My boyfriend ( M 28) and i (F 25) have been together for almost a year and half now. Yesterday we were having s*x, I told him a few times that its hurting a lot. Each time he would stop and then we’d start again. Then after 3rd or 4th time when I said the same thing he said that I was kinda “feeling it too much” (like just focusing on pain). At that point I got really pissed and started crying (yeah still embarrassed about that) because 1. I was in pain and 2. He thought that I was overreacting. Seeing me crying he started apologising and kept saying he didn’t mean it that way. The next time we did (today) he was really gentle and kept asking if I was okay and comfortable. However I’m still kinda hurt about what he said and can’t stop thinking about it. And now I don’t feel like talking to him. I don’t know if I am overreacting since he has already apologised.

TL;DR! My boyfriend (M 28) thought I (F 25) was overreacting when I told him it was hurting.

10 comments
  1. You are not overreacting. That was terrifying and a huge red flag. You know him beyond this incident, but from this one incident, he sounds abusive.

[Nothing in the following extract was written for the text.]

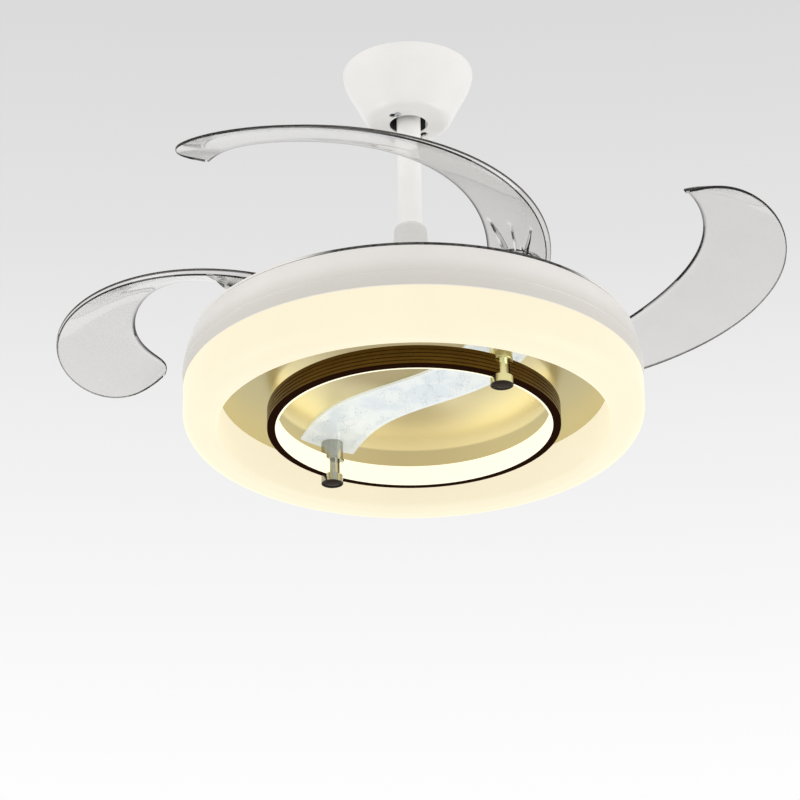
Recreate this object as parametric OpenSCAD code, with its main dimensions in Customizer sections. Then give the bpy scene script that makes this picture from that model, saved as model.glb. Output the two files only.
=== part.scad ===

  2. I dont think I’d be able to be with someone who could know I was in pain, know they’re hurting me and yet still be aroused enough to try to keep fucking me.

  3. It is normal to feel that way, start establishing some boundaries considering your sex life. Talk to him,and tell him you didn’t like the way he treated you even if he apologized afterwards.

    Also, why did it just you so much? I mean, has that happened before, was it something he did? If you dont have the answer maybe talk to your gynecologist

  4. >Then after 3rd or 4th time when I said the same thing he said that I was kinda “feeling it too much” (like just focusing on pain).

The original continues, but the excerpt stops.